As she felt called to the monastic life, Ibars applied for admission to the Poor Clares near Burgos in 1868. However, the anti-clerical laws at the time prevented her from embracing the religious life. So in 1870, she became a member of the Secular Carmelites. Her father's death and a severe illness she contracted later confined her to her home for a prolonged period. Father Pedro Llacera introduced her to Saturnino López i Novoa, who became her spiritual director. He encouraged her to aid the old of the region who needed proper attention.

On 11 October 1872, she and her sister, Maria, moved to Barbastro with their friend Mercedes Calzada i Senan, and opened the first house. Ibars founded a religious congregation, taking the religious name "Teresa of Jesus" in honor of Teresa of Ávila. She was vested in the habit on 27 January 1873 and appointed the congregation's first superior. The motherhouse opened in Valencia on 8 May 1873. She was confirmed as the superior in 1875 and made her perpetual profession on 8 December 1877; in 1887, she was appointed as the superior general for the entire order. On 14 June 1876, the papal decree of praise for the order came from Pope Pius IX while Pope Leo XIII issued formal approval to the order on 24 August 1887. The general chapter for the order opened at Valencia on 23 April 1896, and she was re-elected as superior general despite begging the sisters not to elect her once more.

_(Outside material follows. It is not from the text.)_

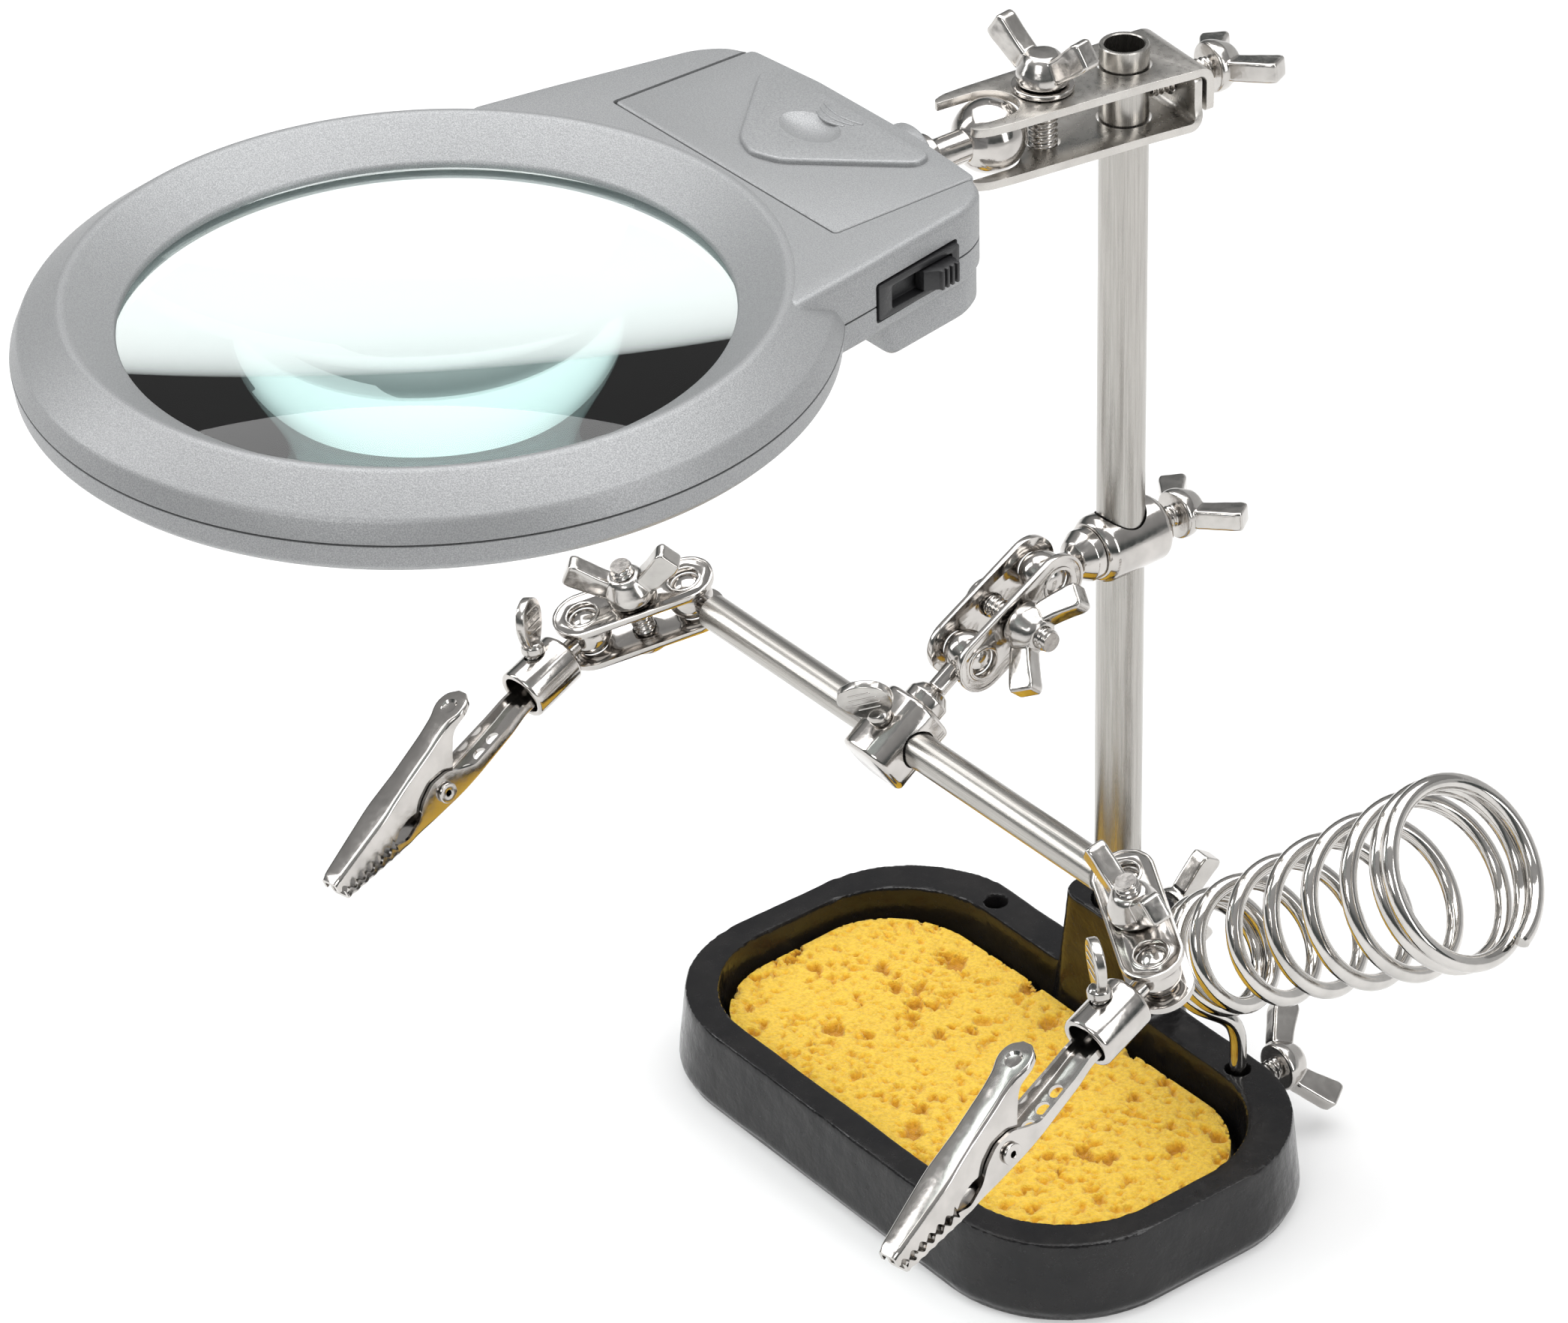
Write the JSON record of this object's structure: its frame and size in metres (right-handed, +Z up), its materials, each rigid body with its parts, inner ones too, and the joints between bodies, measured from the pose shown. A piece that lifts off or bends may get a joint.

Cholera broke out in 1897 across the nation. Ibars tended to the victims before she retired to the order's house at Liria, where she remained for the next few months. She met Novoa for the final time on 15 July 1897. Ibars died due to tuberculosis on 26 August 1897 in Liria, and her remains were housed in Liria until their transferral on 1 June 1904 to Valencia; on 25 August 1913, the remains were reinterred in the same location. As of 2019, there were more than 2,000 religious in a total of 204 houses throughout 21 countries in Europe, Latin America, Africa, and Asia.

Canonization
The beatification process opened in Valencia on 23 April 1945. It concluded on 7 March 1946, at which point theologians collated all of Ibar's writings and approved them as being in line with official doctrine in a decree issued on 4 April 1948; the informative process later received the validation from the Congregation of Rites on 25 June 1954. The formal introduction to the cause came on 27 June 1952, and Ibars was titled a Servant of God. On 22 January 1957, Pope Pius XII named her Venerable upon the confirmation that Ibars led a life of heroic virtue. 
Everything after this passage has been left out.